[START OF GIVEN DATA]

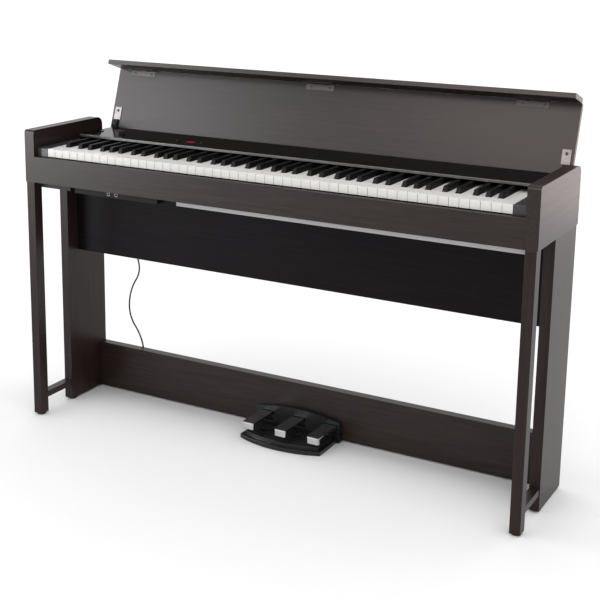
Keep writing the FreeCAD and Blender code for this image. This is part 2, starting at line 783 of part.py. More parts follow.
def cable():
    """Pedal cable: straight runs joined by tangent arcs."""
    points = [Vec(*point) for point in CABLE_POINTS]
    edges = []
    start = points[0]
    for before, corner, after in zip(points, points[1:], points[2:]):
        to_before, to_after = (before - corner), (after - corner)
        cut = BEND_SHARE * min(to_before.Length, to_after.Length)
        to_before.normalize()
        to_after.normalize()
        half_turn = (math.pi - to_before.getAngle(to_after)) / 2
        radius = cut / math.tan(half_turn)
        middle = to_before + to_after
        middle.normalize()
        bend_in, bend_out = corner + to_before * cut, corner + to_after * cut
        bend_mid = corner + middle * (radius / math.cos(half_turn) - radius)
        edges.append(Part.LineSegment(start, bend_in).toShape())
        edges.append(Part.Arc(bend_in, bend_mid, bend_out).toShape())
        start = bend_out
    edges.append(Part.LineSegment(start, points[-1]).toShape())
    ring = Part.Wire(Part.makeCircle(CABLE_R, points[0], points[1] - points[0]))
    return Part.Wire(edges).makePipeShell([ring], True, False)


def cable_gland():
    """Strain relief behind the stretcher, tapered towards the cable."""
    place, following = Vec(*CABLE_POINTS[0]), Vec(*CABLE_POINTS[1])
    back = STRETCHER_Y[1]
    z = place.z
    along = place - following
    along.normalize()
    taper_long, taper_r = GLAND_TAPER
    root = place + along * taper_long
    taper = Part.makeCone(CABLE_R + SLEEVE_PLAY, taper_r, taper_long, place, along)
    body = block(root.x - 0.5, GLAND_X + 7, back, back + 14, z - 7, z + 8)
    neck = rod_y(GLAND_X, z, GLAND_NECK_R, back - 12, back)
    return joined(body, taper, neck)


def cable_plug():
    """Moulded plug under the bottom board with its pin in the socket."""
    x, y, z = CABLE_POINTS[-1]
    bed = BED_Z[0]
    sleeve_r = CABLE_R + SLEEVE_PLAY
    taper = Part.makeCone(sleeve_r, PLUG_R - 0.6, PLUG_TAPER_LONG, Vec(x, y, z))
    body = rod_z(x, y, PLUG_R, z + PLUG_TAPER_LONG, bed)
    pin = rod_z(x, y, PLUG_PIN_R, bed, bed + PLUG_PIN_LONG)
    return joined(taper, body, pin)


def all_parts():
    """Every part by file name."""
    parts = {
        "right_arm": arm(),
        "left_arm": mirrored(arm()),
        "right_front_leg": front_leg(),
        "left_front_leg": mirrored(front_leg()),
        "right_rear_leg": rear_leg(),
        "left_rear_leg": mirrored(rear_leg()),
        "right_foot_rail": foot_rail(),
        "left_foot_rail": mirrored(foot_rail()),
        "foot_glides": foot_glides(),
        "modesty_board": modesty_board(),
        "stretcher": stretcher(),
        "cabinet_screws": cabinet_screws(),
        "key_bed": key_bed(),
        "bed_edge_strip": bed_edge_strip(),
        "jack_box": jack_box(),
        "headphone_jacks": headphone_jacks(),
        "front_rail": front_rail(),
        "rear_panel": rear_panel(),
        "cheek_blocks": cheek_blocks(),
        "hinge_housings": hinge_housings(),
        "hinge_pins": hinge_pins(),
        "control_panel": control_panel(),
        "panel_trim": panel_trim(),
        "display_window": display_window(),
        "power_button": push_button(POWER_AT),
        "sound_button": push_button(SELECT_AT[0]),
        "function_button": push_button(SELECT_AT[1]),
        "volume_knob": volume_knob(),
        "key_frame": key_frame(),
        "key_felt": key_felt(),
        "lid_panel": lid_panel(),
        "lid_flap": lid_flap(),
        "panel_leaves": panel_leaves(),
        "flap_leaves": flap_leaves(),
        "flap_pins": flap_pins(),
        "hinge_screws": hinge_screws(),
        "lid_brackets": lid_brackets(),
        "lid_plates": lid_plates(),
        "arm_studs": arm_studs(),
        "pedal_base": pedal_base(),
        "pedal_cover": pedal_cover(),
        "pedal_axle": pedal_axle(),
        "pedal_cable": cable(),
        "cable_gland": cable_gland(),
        "cable_plug": cable_plug(),
    }
    for name, centre in zip(("pedal_soft", "pedal_sostenuto", "pedal_damper"), pedal_centres()):
        parts[name] = pedal(centre)
    parts.update(key_sets())
    return parts


def save(parts):
    """Write one STEP file per part, centred on the footprint."""
    os.makedirs("parts", exist_ok=True)
    for name, shape in parts.items():
        moved = shape.copy()
        moved.translate(Vec(0, -ORIGIN_Y, 0))
        moved.exportStep("parts/" + name + ".step")
        print(name, len(moved.Solids), moved.isValid())


save(all_parts())
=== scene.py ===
"""Looks, light and camera for the slim digital piano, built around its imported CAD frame."""

import json
import math

import bmesh
import bpy
from mathutils import Matrix, Vector


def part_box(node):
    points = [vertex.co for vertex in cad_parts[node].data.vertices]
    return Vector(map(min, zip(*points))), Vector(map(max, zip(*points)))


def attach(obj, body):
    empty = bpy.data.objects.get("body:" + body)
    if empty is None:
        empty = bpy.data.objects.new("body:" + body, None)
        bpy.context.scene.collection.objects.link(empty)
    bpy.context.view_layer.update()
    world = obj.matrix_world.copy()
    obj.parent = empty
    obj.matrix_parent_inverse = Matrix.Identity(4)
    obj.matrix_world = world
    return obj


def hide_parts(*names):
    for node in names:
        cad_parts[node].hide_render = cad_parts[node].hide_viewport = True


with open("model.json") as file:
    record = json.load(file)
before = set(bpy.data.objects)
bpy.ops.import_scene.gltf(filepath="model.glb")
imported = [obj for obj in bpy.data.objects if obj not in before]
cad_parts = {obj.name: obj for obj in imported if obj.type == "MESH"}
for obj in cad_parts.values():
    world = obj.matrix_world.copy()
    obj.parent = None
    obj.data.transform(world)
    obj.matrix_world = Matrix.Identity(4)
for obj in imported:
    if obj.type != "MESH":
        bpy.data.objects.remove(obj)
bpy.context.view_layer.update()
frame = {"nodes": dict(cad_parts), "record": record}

SLOT_OF = {part["node"]: part["material_slot"] for part in frame["record"]["subparts"]}

# Camera
CAMERA_AT = (1.389, -2.5821, 1.2719)
CAMERA_YAW = 30.183
CAMERA_PITCH = -12.711
CAMERA_ROLL = 0.417
LENS = 73.93
SHIFT = (0.08, -0.155)

# Pedal cable
CABLE_RADIUS = 0.0022
CABLE_ROUTE = (
    (-0.078, 0.1002, 0.060),
    (-0.150, 0.1022, 0.050),
    (-0.226, 0.1072, 0.0024),
    (-0.325, 0.1112, 0.0024),
    (-0.424, 0.1052, 0.0024),
    (-0.500, 0.1002, 0.024),
    (-0.514, 0.1002, 0.092),
    (-0.524, 0.1002, 0.158),
    (-0.568, 0.1002, 0.214),
    (-0.562, 0.1002, 0.290),
    (-0.521, 0.1002, 0.352),
    (-0.548, 0.0962, 0.420),
    (-0.545, 0.0752, 0.495),
    (-0.545, 0.0752, 0.570),
)

# Cable sleeves: thin and thick radius, length and number of ribs
GLAND_RADII = (0.0026, 0.0044)
GLAND_LENGTH = 0.014
GLAND_RIBS = 5
PLUG_RADII = (0.0026, 0.0040)
PLUG_LENGTH = 0.020
PLUG_RIBS = 7
RIB_PROUD = 0.0005
RIB_HALF = 0.0009
RIB_SUNK = 0.0003

# Lid, at rest in its open position
LID_OPEN = math.radians(108)
LID_FACE = Vector((0, -math.sin(LID_OPEN), -math.cos(LID_OPEN)))

# Finishes: the laminate's tones, and the nodes whose finish is not their slot's
WOOD_TONES = ((0.016, 0.0098, 0.0088), (0.022, 0.0132, 0.0118), (0.031, 0.0185, 0.0165))
# Modesty board laminate: a darker, more matt board, made darker still by painted shade from the key bed
# above it
PAINTED_SHADE_TONES = ((0.0044, 0.0029, 0.0040), (0.0062, 0.0040, 0.0055), (0.0088, 0.0060, 0.0078))
BOARD_TONES = ((0.008, 0.0065, 0.007), (0.012, 0.0095, 0.010), (0.017, 0.014, 0.015))

UPRIGHT_GRAIN = ("right_front_leg", "left_front_leg", "right_rear_leg", "left_rear_leg")
DEPTH_GRAIN = ("right_arm", "left_arm", "right_foot_rail", "left_foot_rail")
OWN_FINISH = {"modesty_board": "wood_painted_shade", "cheek_blocks": "cheek_gloss", "hinge_pins": "hinge_steel"}

# Rounding of the edges by slot, and on the lid boards
EDGE_WIDTH = {
    "cabinet_wood": 0.0009,
    "bed_board": 0.0005,
    "edge_band": 0.0002,
    "black_plastic": 0.0004,
    "button_black": 0.0005,
    "panel_black": 0.0004,
    "trim_strip": 0.0004,
    "key_white": 0.0005,
    "key_black": 0.0009,
    "bright_steel": 0.0002,
    "hinge_steel": 0.0002,
    "dark_steel": 0.0003,
    "pedal_chrome": 0.0010,
    "pedal_black": 0.0010,
    "cable_rubber": 0.0004,
}
LID_BOARDS = ("lid_panel", "lid_flap")
LID_EDGE_WIDTH = 0.00012

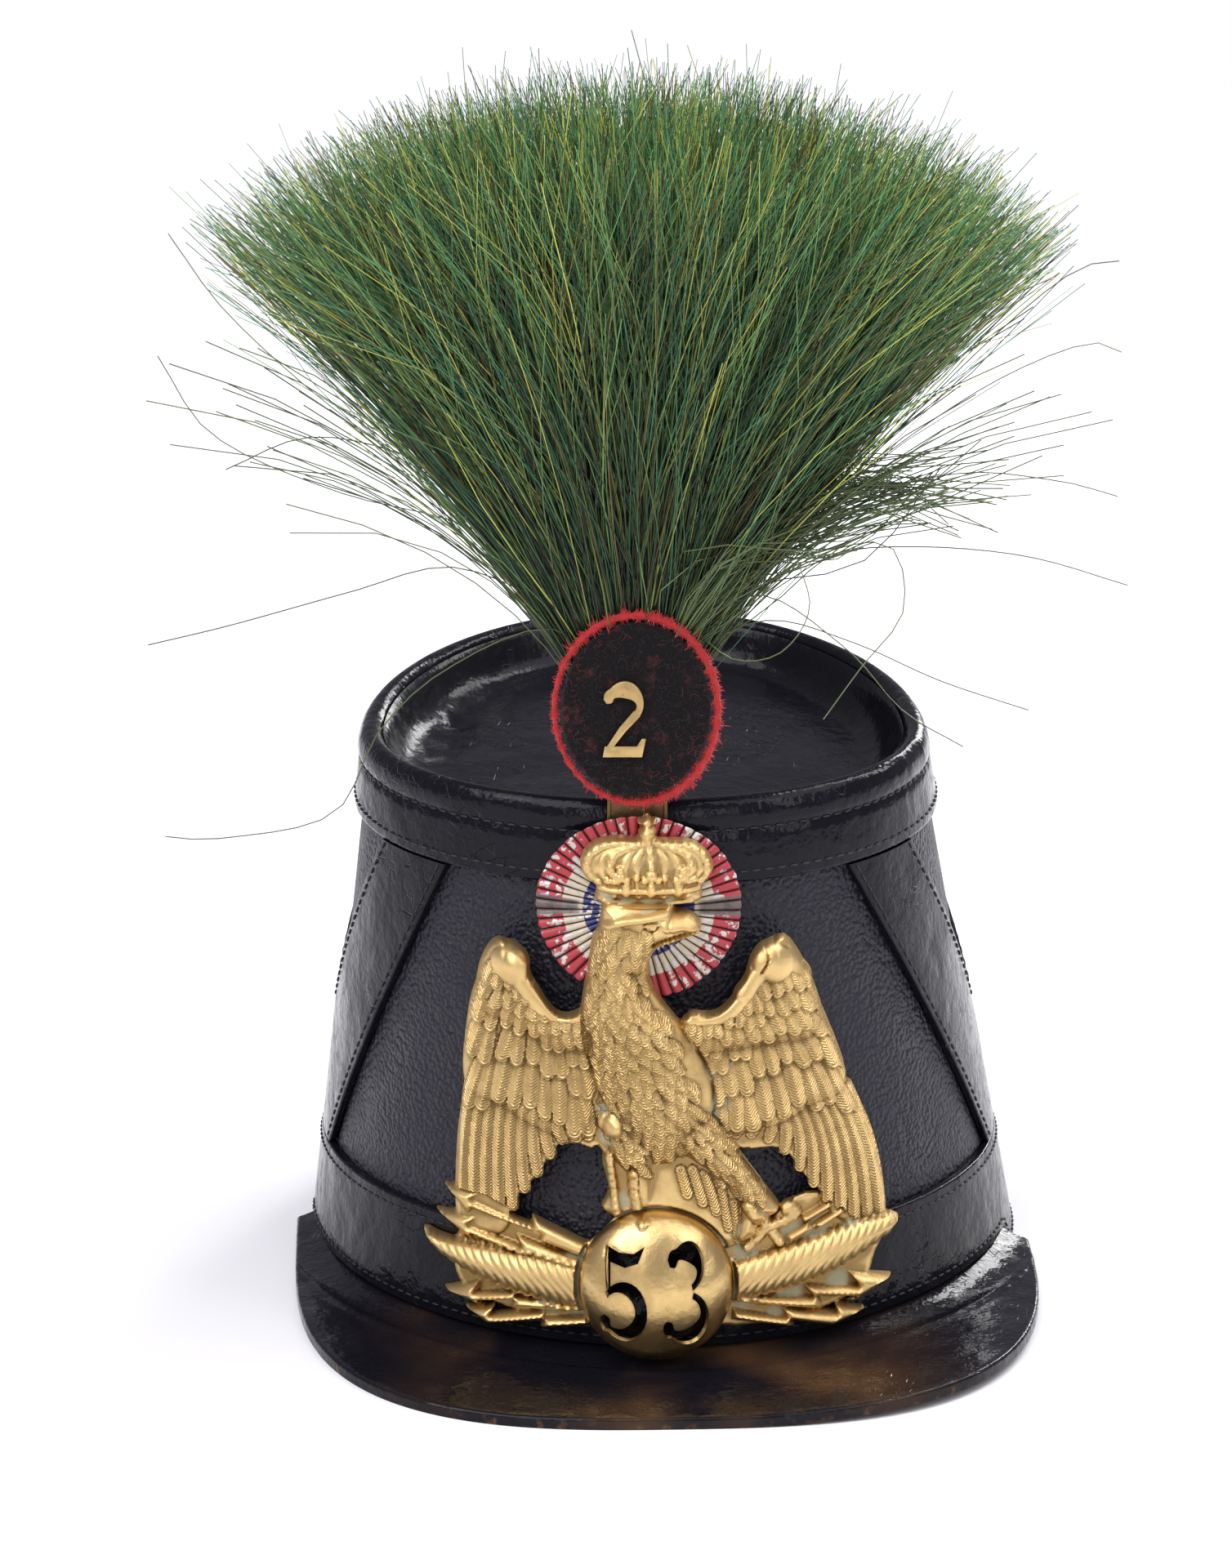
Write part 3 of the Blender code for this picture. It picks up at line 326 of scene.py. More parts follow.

[END OF GIVEN DATA]

WRITTEN TASK
Copy out each line of the records where the string "imported" appears.

CORRECT RESULT
"""Looks, light and camera for the slim digital piano, built around its imported CAD frame."""
imported = [obj for obj in bpy.data.objects if obj not in before]
cad_parts = {obj.name: obj for obj in imported if obj.type == "MESH"}
for obj in imported:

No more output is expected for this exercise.